What to work on>
In the data below, find the line containing "seal(left_x);"; reproduce that line and all subsequent lines exactly, and nothing else.

:::

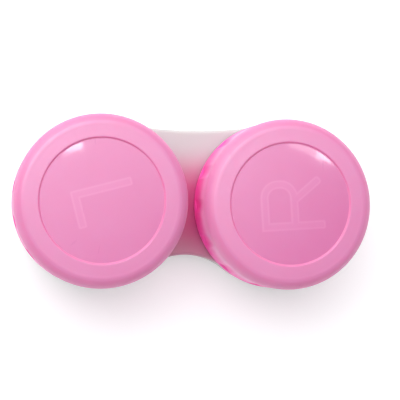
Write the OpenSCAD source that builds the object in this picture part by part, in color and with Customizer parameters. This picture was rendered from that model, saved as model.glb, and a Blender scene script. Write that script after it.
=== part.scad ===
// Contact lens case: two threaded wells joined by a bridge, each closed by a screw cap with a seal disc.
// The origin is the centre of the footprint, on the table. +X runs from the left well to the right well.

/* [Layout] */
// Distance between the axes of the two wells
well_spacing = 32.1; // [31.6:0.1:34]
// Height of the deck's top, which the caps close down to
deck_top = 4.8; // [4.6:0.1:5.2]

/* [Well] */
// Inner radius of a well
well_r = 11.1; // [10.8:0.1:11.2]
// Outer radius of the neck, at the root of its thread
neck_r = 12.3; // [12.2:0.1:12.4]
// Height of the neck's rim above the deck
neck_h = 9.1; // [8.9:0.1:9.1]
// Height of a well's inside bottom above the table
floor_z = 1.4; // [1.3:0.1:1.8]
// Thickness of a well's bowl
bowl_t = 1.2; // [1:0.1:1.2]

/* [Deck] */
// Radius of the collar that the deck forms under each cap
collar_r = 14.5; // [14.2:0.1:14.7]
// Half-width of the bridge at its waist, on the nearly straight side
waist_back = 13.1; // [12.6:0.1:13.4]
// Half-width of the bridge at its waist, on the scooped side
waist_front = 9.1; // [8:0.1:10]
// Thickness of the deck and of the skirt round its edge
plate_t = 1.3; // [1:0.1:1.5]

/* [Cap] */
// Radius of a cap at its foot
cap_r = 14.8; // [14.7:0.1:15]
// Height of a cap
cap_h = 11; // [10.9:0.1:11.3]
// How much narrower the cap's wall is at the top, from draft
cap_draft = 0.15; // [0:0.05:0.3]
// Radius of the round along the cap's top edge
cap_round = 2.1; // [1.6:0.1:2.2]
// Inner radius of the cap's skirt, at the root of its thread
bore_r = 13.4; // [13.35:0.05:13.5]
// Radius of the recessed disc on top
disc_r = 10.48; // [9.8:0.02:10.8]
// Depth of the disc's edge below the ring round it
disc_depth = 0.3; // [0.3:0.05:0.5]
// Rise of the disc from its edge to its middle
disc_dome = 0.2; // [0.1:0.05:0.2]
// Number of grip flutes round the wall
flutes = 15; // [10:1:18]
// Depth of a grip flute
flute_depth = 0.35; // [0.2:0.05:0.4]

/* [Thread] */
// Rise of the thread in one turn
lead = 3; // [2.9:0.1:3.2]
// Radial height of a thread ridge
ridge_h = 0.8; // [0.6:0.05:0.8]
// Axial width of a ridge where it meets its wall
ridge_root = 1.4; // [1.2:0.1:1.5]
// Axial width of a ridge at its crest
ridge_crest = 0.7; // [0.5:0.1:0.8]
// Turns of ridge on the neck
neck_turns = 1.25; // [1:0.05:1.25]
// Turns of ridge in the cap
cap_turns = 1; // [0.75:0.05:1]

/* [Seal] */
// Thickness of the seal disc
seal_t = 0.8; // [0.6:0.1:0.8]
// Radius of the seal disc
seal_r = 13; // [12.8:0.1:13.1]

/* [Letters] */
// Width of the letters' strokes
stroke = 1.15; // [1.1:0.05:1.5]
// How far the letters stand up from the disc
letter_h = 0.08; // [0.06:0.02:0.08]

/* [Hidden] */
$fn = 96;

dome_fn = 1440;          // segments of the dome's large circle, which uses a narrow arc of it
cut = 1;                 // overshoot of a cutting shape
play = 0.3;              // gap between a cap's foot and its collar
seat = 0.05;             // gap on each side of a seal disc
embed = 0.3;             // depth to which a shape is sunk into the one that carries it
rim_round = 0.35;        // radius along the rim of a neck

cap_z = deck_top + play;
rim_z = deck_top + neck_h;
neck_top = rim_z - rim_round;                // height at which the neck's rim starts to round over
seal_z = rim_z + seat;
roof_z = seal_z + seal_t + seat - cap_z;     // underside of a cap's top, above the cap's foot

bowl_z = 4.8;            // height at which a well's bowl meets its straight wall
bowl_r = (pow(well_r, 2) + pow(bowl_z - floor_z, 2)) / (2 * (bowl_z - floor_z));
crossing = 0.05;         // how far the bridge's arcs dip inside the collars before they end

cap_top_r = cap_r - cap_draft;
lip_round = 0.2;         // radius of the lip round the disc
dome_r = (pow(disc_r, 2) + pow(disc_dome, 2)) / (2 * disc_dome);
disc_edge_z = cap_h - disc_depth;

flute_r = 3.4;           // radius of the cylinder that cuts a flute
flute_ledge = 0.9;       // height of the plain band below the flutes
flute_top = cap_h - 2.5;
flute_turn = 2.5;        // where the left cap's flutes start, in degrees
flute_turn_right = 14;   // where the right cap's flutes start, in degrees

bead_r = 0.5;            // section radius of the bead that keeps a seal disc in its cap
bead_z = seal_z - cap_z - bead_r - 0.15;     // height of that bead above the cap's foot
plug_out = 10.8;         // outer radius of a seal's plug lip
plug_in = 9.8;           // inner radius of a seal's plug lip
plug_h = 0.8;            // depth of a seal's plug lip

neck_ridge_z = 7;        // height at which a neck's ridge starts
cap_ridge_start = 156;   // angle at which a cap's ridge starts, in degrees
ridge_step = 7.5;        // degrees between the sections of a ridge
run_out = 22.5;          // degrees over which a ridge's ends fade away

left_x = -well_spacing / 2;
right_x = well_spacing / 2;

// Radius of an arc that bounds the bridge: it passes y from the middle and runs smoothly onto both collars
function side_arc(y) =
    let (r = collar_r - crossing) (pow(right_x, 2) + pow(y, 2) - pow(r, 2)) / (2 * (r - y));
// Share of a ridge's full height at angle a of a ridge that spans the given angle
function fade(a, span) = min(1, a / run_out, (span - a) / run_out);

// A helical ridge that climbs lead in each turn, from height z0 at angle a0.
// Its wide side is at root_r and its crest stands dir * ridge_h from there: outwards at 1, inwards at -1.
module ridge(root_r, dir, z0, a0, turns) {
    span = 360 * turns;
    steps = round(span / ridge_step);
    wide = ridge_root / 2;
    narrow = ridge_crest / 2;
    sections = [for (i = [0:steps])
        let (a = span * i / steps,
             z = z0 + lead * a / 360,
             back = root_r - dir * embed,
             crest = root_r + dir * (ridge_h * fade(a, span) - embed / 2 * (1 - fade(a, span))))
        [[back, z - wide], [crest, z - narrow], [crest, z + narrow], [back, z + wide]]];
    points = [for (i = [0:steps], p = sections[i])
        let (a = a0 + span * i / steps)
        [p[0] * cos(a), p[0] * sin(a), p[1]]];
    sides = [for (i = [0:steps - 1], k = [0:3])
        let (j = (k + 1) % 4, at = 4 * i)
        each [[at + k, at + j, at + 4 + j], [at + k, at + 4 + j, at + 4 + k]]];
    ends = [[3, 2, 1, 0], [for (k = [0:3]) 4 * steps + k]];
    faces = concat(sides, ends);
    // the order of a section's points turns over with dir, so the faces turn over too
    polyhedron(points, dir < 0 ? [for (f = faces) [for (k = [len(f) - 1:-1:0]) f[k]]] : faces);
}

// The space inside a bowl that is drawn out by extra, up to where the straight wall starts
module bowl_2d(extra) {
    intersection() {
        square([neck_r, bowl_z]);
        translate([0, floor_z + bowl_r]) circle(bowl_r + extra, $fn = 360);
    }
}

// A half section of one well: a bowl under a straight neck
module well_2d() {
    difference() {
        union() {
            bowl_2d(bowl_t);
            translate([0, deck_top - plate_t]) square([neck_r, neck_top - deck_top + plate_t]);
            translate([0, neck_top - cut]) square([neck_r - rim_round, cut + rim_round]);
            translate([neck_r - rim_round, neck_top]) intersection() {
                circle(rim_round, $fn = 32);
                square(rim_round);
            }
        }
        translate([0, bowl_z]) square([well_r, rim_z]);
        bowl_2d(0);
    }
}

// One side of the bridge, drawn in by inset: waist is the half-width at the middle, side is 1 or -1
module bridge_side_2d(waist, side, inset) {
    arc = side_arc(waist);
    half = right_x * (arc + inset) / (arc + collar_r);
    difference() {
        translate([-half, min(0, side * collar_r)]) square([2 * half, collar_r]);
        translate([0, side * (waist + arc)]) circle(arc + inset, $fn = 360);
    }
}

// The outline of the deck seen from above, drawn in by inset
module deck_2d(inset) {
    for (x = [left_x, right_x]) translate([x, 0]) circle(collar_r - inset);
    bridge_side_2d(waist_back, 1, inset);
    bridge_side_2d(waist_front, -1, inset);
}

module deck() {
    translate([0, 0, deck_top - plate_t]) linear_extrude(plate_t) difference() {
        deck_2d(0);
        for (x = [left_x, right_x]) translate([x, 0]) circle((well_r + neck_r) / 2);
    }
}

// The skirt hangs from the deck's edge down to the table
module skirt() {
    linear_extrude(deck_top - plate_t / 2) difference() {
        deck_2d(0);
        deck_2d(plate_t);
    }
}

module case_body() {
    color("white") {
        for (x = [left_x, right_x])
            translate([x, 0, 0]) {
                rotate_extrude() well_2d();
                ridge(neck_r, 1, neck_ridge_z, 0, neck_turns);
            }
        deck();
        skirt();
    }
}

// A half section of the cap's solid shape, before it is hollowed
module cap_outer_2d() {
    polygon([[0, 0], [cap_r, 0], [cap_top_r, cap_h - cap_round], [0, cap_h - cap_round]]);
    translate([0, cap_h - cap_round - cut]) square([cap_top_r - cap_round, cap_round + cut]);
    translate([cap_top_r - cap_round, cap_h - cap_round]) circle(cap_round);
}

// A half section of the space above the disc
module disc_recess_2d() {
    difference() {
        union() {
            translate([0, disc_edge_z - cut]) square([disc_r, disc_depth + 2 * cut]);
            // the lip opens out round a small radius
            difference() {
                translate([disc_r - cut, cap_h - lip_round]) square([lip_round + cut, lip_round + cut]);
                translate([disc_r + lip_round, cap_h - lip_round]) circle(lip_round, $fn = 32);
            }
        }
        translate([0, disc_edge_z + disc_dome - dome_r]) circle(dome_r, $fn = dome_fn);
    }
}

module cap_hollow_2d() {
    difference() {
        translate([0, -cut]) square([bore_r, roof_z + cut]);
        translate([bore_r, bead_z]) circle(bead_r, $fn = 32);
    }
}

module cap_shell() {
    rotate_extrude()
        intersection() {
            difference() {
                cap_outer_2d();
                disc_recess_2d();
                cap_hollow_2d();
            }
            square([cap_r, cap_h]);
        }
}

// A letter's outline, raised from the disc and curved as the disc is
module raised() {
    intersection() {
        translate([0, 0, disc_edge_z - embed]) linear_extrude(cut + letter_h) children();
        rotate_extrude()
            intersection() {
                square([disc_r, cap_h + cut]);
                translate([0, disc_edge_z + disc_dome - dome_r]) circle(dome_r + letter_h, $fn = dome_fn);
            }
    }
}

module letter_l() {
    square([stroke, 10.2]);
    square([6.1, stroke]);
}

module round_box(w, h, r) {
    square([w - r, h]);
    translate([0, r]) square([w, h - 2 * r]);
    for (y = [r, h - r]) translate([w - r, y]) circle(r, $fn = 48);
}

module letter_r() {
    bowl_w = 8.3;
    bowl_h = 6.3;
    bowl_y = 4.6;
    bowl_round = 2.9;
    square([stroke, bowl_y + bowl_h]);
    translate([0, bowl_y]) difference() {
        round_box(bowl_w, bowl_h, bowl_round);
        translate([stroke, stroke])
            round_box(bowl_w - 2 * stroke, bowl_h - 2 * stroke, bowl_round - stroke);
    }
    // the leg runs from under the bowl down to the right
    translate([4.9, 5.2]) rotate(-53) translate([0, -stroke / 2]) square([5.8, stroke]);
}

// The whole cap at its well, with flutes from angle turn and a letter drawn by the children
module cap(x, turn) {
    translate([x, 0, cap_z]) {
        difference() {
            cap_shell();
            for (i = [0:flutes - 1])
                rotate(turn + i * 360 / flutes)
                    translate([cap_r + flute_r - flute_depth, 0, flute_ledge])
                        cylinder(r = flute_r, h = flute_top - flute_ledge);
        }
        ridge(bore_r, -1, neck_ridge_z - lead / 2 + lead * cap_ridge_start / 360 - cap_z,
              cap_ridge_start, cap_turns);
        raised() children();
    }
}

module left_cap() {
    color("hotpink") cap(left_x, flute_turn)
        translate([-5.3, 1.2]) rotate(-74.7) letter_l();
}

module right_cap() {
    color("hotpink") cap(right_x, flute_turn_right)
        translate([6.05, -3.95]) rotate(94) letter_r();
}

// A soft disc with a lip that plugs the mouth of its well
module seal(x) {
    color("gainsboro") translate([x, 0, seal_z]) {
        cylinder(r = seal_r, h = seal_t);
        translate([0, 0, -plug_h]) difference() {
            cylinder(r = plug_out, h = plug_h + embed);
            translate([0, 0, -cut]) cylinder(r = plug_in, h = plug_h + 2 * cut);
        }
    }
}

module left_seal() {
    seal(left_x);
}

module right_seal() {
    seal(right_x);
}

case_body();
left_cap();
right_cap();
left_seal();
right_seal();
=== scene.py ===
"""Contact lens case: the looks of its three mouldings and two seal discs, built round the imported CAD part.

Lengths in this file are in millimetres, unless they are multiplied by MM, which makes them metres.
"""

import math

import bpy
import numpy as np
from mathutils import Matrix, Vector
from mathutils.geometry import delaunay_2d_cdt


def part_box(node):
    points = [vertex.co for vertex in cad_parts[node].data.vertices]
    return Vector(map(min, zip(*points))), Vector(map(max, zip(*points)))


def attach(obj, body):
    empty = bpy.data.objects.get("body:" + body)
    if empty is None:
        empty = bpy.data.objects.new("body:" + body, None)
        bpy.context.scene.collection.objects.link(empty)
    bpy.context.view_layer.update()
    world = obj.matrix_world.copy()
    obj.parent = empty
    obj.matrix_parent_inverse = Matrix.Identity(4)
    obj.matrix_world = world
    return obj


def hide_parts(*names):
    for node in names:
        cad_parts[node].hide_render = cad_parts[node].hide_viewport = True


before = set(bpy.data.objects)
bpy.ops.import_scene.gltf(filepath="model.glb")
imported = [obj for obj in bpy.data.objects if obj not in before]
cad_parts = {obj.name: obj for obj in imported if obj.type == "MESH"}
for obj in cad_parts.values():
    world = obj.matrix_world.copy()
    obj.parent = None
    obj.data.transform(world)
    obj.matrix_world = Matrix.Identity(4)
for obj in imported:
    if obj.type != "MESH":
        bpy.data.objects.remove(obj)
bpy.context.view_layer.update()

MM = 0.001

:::

Full response>
    seal(left_x);
}

module right_seal() {
    seal(right_x);
}

case_body();
left_cap();
right_cap();
left_seal();
right_seal();
=== scene.py ===
"""Contact lens case: the looks of its three mouldings and two seal discs, built round the imported CAD part.

Lengths in this file are in millimetres, unless they are multiplied by MM, which makes them metres.
"""

import math

import bpy
import numpy as np
from mathutils import Matrix, Vector
from mathutils.geometry import delaunay_2d_cdt


def part_box(node):
    points = [vertex.co for vertex in cad_parts[node].data.vertices]
    return Vector(map(min, zip(*points))), Vector(map(max, zip(*points)))


def attach(obj, body):
    empty = bpy.data.objects.get("body:" + body)
    if empty is None:
        empty = bpy.data.objects.new("body:" + body, None)
        bpy.context.scene.collection.objects.link(empty)
    bpy.context.view_layer.update()
    world = obj.matrix_world.copy()
    obj.parent = empty
    obj.matrix_parent_inverse = Matrix.Identity(4)
    obj.matrix_world = world
    return obj


def hide_parts(*names):
    for node in names:
        cad_parts[node].hide_render = cad_parts[node].hide_viewport = True


before = set(bpy.data.objects)
bpy.ops.import_scene.gltf(filepath="model.glb")
imported = [obj for obj in bpy.data.objects if obj not in before]
cad_parts = {obj.name: obj for obj in imported if obj.type == "MESH"}
for obj in cad_parts.values():
    world = obj.matrix_world.copy()
    obj.parent = None
    obj.data.transform(world)
    obj.matrix_world = Matrix.Identity(4)
for obj in imported:
    if obj.type != "MESH":
        bpy.data.objects.remove(obj)
bpy.context.view_layer.update()

MM = 0.001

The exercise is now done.